Stanke: Neither of these plants were my first time seeing a nuclear power plant, but it is incredible to see how different each and every plant is, yet how strikingly similar they all are. Both Palo Verde and Vogtle are prepared to serve their communities in the best way possible.
POWER: Do you have thoughts about how to solve the problem of nuclear waste (spent nuclear fuel)?
Stanke: Spent fuel has already been solved. Reprocessing is an option: 90% of nuclear fuel is reusable. In France, 96% of spent fuel is reprocessed and is able to be reused while the other 4% is vitrified and stored. Even if America didn’t reprocess, we still have storage facilities well figured out. Waste Isolation Pilot Plant (WIPP), in New Mexico, is a perfect example of a working storage facility that was designed for a variety of different types of waste. WIPP was only allowed to store transuranic waste. My thoughts about solving the ‘problem’ is that the problem is not a scientific issue—it’s a politics issue.

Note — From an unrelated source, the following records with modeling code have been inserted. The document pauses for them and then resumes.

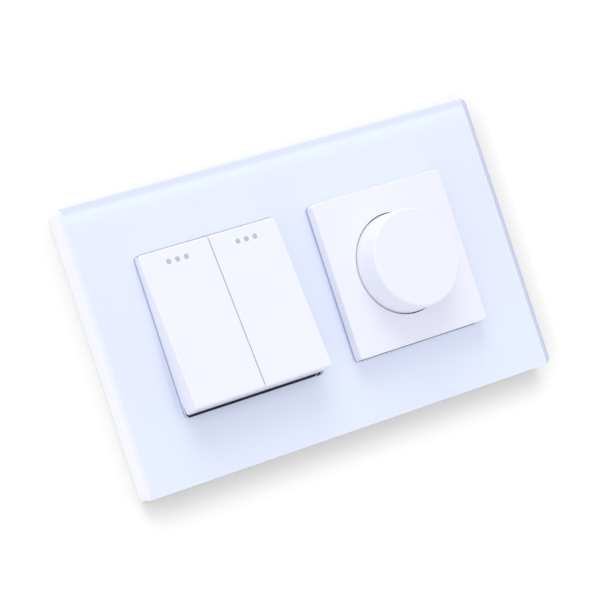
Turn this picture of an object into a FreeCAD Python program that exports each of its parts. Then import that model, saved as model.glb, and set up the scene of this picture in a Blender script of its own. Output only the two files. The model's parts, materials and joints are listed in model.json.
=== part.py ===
import FreeCAD, Part
import math
import os
import re

import Sketcher

# A two-gang rocker switch and a rotary dimmer behind one glass plate, for a double wall box.
# X runs along the plate, Z points up and Y points into the wall, whose surface is the plane y = 0.
# A level is a height in front of the wall surface: level L lies at y = -L, and the levels inside
# the wall box are negative. The origin is the middle of the plate on the wall surface.

doc = FreeCAD.newDocument("switch_with_dimmer")
sheet = doc.addObject("Spreadsheet::Sheet", "Sizes")

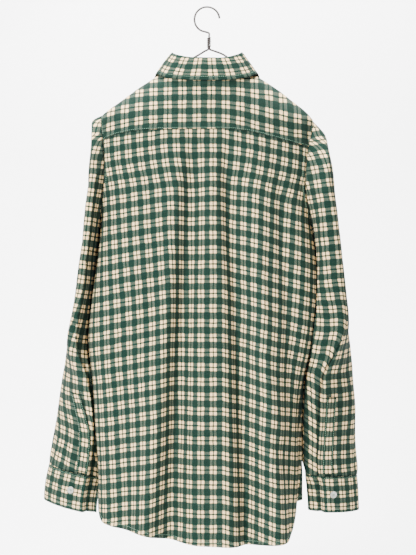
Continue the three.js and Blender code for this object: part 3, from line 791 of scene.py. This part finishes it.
def make_yoke():
    arm = np.linspace(-YOKE_CORNER, YOKE_CORNER, 37)
    seam = np.linspace(1, -1, 141)[1:-1]
    outer_edge = np.concatenate([armhole("left", arm), yoke_seam(seam), armhole("right", -arm)])
    inner_edge = neck(np.linspace(YOKE_NECK, -YOKE_NECK, len(outer_edge)))
    v = np.linspace(0, 1, 52)[None, :, None]
    domain = lerp(outer_edge[:, None], inner_edge[:, None], v)
    piece, points, outer = make_panel("yoke_panel", "yoke", domain, YOKE_CLOTH, yoke_uv, yoke_finish)
    stitch(points, outer, 1, 1.8, first=36, last=-36)
    stitch(points, outer, 1, 6.5, last=37)
    stitch(points, outer, 1, 6.5, first=-37)
    return piece


def make_front(side):
    sign = SIGN[side]
    past = 180 + math.degrees(math.asin(PLACKET_HALF / NECK_HALF))
    v = np.linspace(0, 1, 31)[:, None]
    corner = armhole(side, -YOKE_CORNER)
    seam = lerp(corner, neck(sign * YOKE_NECK), v)
    rounds = np.linspace(YOKE_NECK, past, 62)[1:]
    top = np.concatenate([seam, neck(sign * rounds)])
    edge = side_edge(side, "front")
    low = hem(180)[1]
    drops = np.linspace(low, top[-1, 1], len(edge))
    turns = 360 - turn_at(np.full_like(drops, PLACKET_HALF), drops, True)
    turns[-1] = abs(top[-1, 0])
    free = np.stack([sign * turns, drops], -1)
    u = np.linspace(0, 1, len(top))
    bottom = hem(sign * lerp(SIDE_TURN, turns[0], u))
    bottom[-1] = free[0]
    domain = blend(bottom, top, edge, free)
    x = tube(domain[..., 0], domain[..., 1])[..., 0]
    lift = np.zeros_like(x)
    if side == "right":
        lift = -UNDERLAP * smooth(x, -PLACKET_HALF - UNDERLAP_FADE, -PLACKET_HALF)
    piece, points, outer = make_panel(
        f"{side}_front", f"front_{side}", domain, BODY_CLOTH, front_uv, front_finish, lift
    )
    stitch(points, outer, 1, HEM_SEWING, last=-6)
    stitch(points, outer, 0, ARM_SEWING, first=SEAM_ROWS + 1)
    return piece


def make_placket():
    top = neck(180)[1]
    x, drops = lattice((PLACKET_HALF - 0.6, -PLACKET_HALF + 0.6, 15), (856, top + 2, 220))
    near = turn_at(np.abs(x), drops, True)
    turn = np.where(x >= 0, near, 360 - near)
    points, outer = (cloth(turn, drops, ON_TOP + more) for more in (0, 1))
    points = sewn(points, outer, -0.45 * tucked(np.minimum(*reach(points, 0)), 1.6))
    uv = np.stack([x + 4.0, -drops + 5], -1)
    piece = make_piece("front_placket", "placket", points, outer, uv, CLOTH, BODY_CLOTH)
    for inset in (5, -5):
        stitch(points, outer, 0, inset)
    return piece


# Collar

def upright(turned, up, out=0.0):
    """A place on the collar stand, at a height above the neck's seam."""
    base_domain = neck(turned)
    base = cloth(base_domain[..., 0], base_domain[..., 1])
    plan = np.stack([base[..., 0], base[..., 1] - 2, 0 * base[..., 0]], -1)
    away = np.asarray(out - STAND_LEAN * up)
    return base + np.stack([0 * up, 0 * up, up], -1) + unit(plan) * away[..., None]


def wind(turned):
    """How far the stand's outer end lies over its inner end."""
    return 1.5 * (DOUBLE + 0.6) * smooth(turned, 120, 166)


def stand_height(turned):
    return along(STAND, "high", np.abs(turned))


def make_stand():
    overlap = 180 + STAND_LAP
    turned, up = lattice((overlap, -overlap, 240), (0, 1, 12))
    ups = lerp(1.0, stand_height(turned), up)
    points, outer = (upright(turned, ups, wind(turned) + out) for out in (STAND_OUT, STAND_OUT + 1))
    run = reach(points, 0)[0]
    uv = np.stack([run - run[120:121], ups], -1)
    return make_piece("collar_band", "collar_stand", points, outer, uv, DOUBLE, COLLAR_CLOTH)


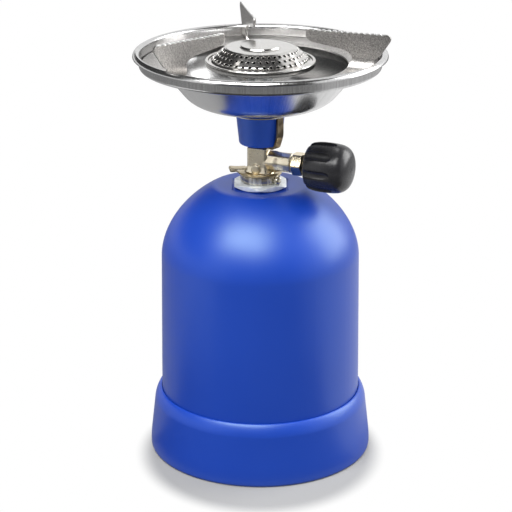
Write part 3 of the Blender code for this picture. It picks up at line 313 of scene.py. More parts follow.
def pressed_steel(name, colour, roughness, streaks, depth, hollow_top, shade_grey):
    """Bright sheet with fine lines that run out from the middle, and painted shade: up-facing faces below a
    height turn a plain grey.
    """
    steel = Finish(name, "stainless", colour, roughness, 1.0)
    lines = steel.spokes(streaks, 3)
    smear = steel.noise(90, 3)
    light = tuple(min(1.0, 1.12 * part) for part in colour)
    dark = tuple(0.86 * part for part in colour)
    normal = steel.node("ShaderNodeTexCoord", output="Normal")
    upwards = steel.node("ShaderNodeSeparateXYZ", sockets={0: normal}, output="Z")
    faces_up = steel.between(upwards, 0.0, HOLLOW_TILT)
    below_top = 1 - steel.between(steel.axis("Z"), hollow_top - MM, hollow_top)
    hollow = faces_up * below_top
    bright = steel.mixed(steel.between(lines, 0.3, 0.7), dark, light)
    steel.cover(steel.mixed(hollow, bright, (shade_grey, shade_grey, shade_grey)),
                roughness + 0.10 * lines + 0.06 * smear - 0.08, lines, depth)
    return steel


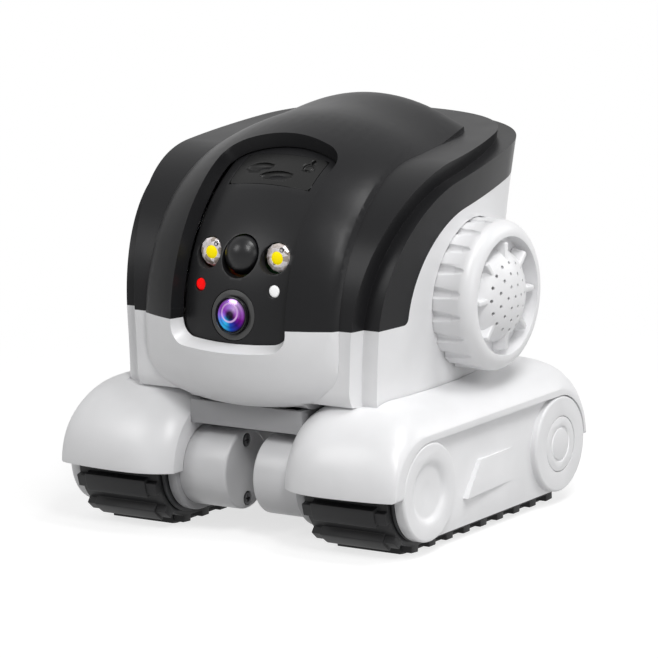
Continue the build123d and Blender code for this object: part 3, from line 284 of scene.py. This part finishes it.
def drawn_metal(name, colour, roughness, stretch):
    """Bare metal with the fine lines that drawing or turning leaves along the piece."""
    material, tree, shader = new_material(name)
    shader.inputs["Metallic"].default_value = 1.0
    place = tree.nodes.new("ShaderNodeTexCoord")
    along = tree.nodes.new("ShaderNodeMapping")
    along.inputs["Scale"].default_value = stretch
    lines = tree.nodes.new("ShaderNodeTexNoise")
    lines.inputs["Scale"].default_value = 1500.0
    lines.inputs["Detail"].default_value = 3.0
    tone = colour_ramp(tree, [(0.0, [part * 0.8 for part in colour]), (1.0, colour)])
    sheen = tree.nodes.new("ShaderNodeMapRange")
    sheen.inputs["To Min"].default_value = roughness * 0.8
    sheen.inputs["To Max"].default_value = roughness * 1.3
    tree.links.new(place.outputs["Object"], along.inputs["Vector"])
    tree.links.new(along.outputs["Vector"], lines.inputs["Vector"])
    tree.links.new(lines.outputs["Fac"], tone.inputs["Fac"])
    tree.links.new(tone.outputs["Color"], shader.inputs["Base Color"])
    tree.links.new(lines.outputs["Fac"], sheen.inputs["Value"])
    tree.links.new(sheen.outputs["Result"], shader.inputs["Roughness"])
    return material


steel = drawn_metal("drawn_steel", (0.56, 0.57, 0.58), 0.3, (0.05, 1, 1))
paint(
    steel, "left_drive_shaft", "right_drive_shaft", "left_idler_axle", "right_idler_axle",
)

# Inner frames and chassis tray: grey moulded plastic that carries the axles and closes the
# robot from below, where the tray is screwed to the floor of the head.
grey = moulded_finish("grey_plastic", (0.36, 0.36, 0.37), 0.42, 0.0003, 0.00002)
for side in ("left", "right"):
    plate = finish_moulding(f"{side}_inner_frame", f"{side}_axle_frame", 0.0003)
    dress(plate, "chassis", "grey_frame", grey, f"{side}_inner_frame")
tray = finish_moulding("chassis_tray", "belly_tray", 0.0004)
dress(tray, "chassis", "grey_frame", grey, "chassis_tray")

# Motor barrels: silver grey cups between the pods, each held to its drive motor by two small
# dark screws. The motors are plain steel cans on a gear case.
silver_grey = moulded_finish("silver_grey_plastic", (0.66, 0.66, 0.67), 0.34, 0.00025, 0.000012)
for side in ("left", "right"):
    barrel = finish_moulding(f"{side}_motor_barrel", f"{side}_barrel", 0.0003, flatten=False)
    dress(barrel, "chassis", "grey_barrel", silver_grey, f"{side}_motor_barrel")
can = drawn_metal("motor_can_steel", (0.6, 0.6, 0.6), 0.35, (1, 0.1, 0.1))
paint(can, "left_drive_motor", "right_drive_motor", "tilt_motor")
blacked = drawn_metal("blacked_screw_steel", (0.09, 0.09, 0.095), 0.35, (1, 1, 1))
screws = finish_moulding("barrel_screws", "barrel_face_screws", 0.00012)
dress(screws, "chassis", "steel", blacked, "barrel_screws")
screws = finish_moulding("chassis_screws", "belly_screws", 0.00012)
dress(screws, "chassis", "steel", blacked, "chassis_screws")

# Fenders: white plastic shells over the tracks, domed like a boot and moulded in one with a
# fine satin skin.
white_plastic = moulded_finish("white_plastic", (0.8, 0.8, 0.81), 0.32, 0.00022, 0.000008)
for side in ("left", "right"):
    shell = finish_moulding(f"{side}_fender", f"{side}_fender_shell", 0.0004, 3)
    dress(shell, "chassis", "white_shell", white_plastic, f"{side}_fender")

# Side panels: white plates that close each pod, with a raised disc over both axles, a ramped
# scoop between them and a round cap pressed in over the rear axle.
front_axle = -0.0363
axle_height = 0.0181
pod_outer = 0.0560


def turned(name, profile, sides=64, smooth=smooth_angle):
    """A turned piece standing on +Z: rings of the profile, closed at both ends."""
    bpy.ops.object.select_all(action="DESELECT")
    first, low = profile[0]
    bpy.ops.mesh.primitive_circle_add(
        vertices=sides, radius=first, fill_type="NGON", location=(0, 0, 0)
    )
    piece = bpy.context.object
    piece.name = name
    bpy.ops.object.mode_set(mode="EDIT")
    bpy.ops.mesh.select_all(action="SELECT")
    bpy.ops.transform.translate(value=(0, 0, low))
    for radius, rise in profile[1:]:
        bpy.ops.mesh.extrude_region_move(
            TRANSFORM_OT_translate={"value": (0, 0, rise - low)}
        )
        bpy.ops.transform.resize(
            value=(radius / first, radius / first, 1), center_override=(0, 0, rise)
        )
        first, low = radius, rise
    bpy.ops.mesh.select_all(action="SELECT")
    bpy.ops.mesh.normals_make_consistent(inside=False)
    bpy.ops.object.mode_set(mode="OBJECT")
    bpy.ops.object.shade_smooth_by_angle(angle=smooth)
    return piece


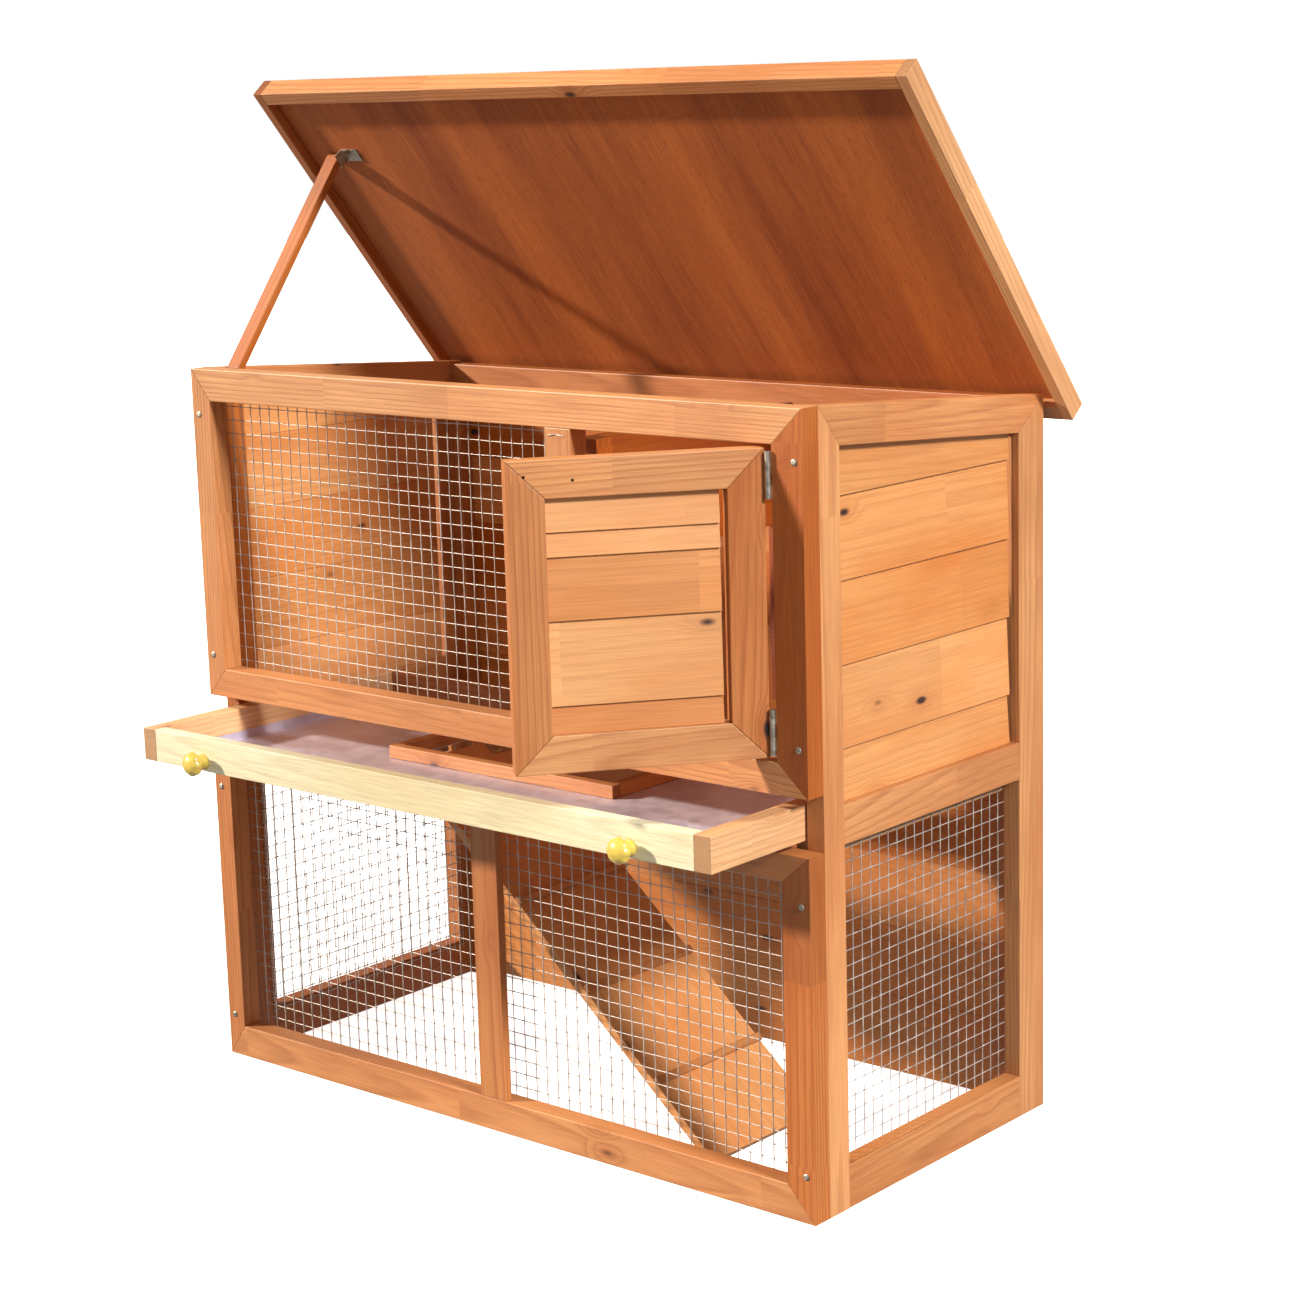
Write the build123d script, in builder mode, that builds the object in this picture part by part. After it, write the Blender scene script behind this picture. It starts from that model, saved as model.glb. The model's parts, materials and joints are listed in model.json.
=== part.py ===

POWER: Should government or the private sector, or both, take the lead role in supporting the U.S. nuclear power industry?
Stanke: Both. Our current nuclear portfolio is a combination of both, and I don’t see why that can’t continue. As a young person growing up in this world, it feels like government and private sectors are always pitted against one another, yet I do feel it’s possible for the two parties to work together with time, patience, and a willingness to listen. This extends beyond just the nuclear power industry.
POWER: How do you plan to change public perception about nuclear power?
Stanke: Changing public perception starts with one major hurdle: the misconception. Discussing the myths surrounding nuclear power on a large-scale basis is one of the things I do, including discussing spent fuel, safety, and the cost. Additionally, nuclear has always been seen as this hidden, unknown form of science. Letting people know where it exists in their daily lives (smoke detectors, bananas, MRI machines, etc.) is a great way for people to become more supportive around nuclear power.
POWER: When you talk to young students about nuclear power, what do you emphasize?
Stanke: Nuclear power is safe, effective, and reliable. That is the main message that I want everyone to walk away with.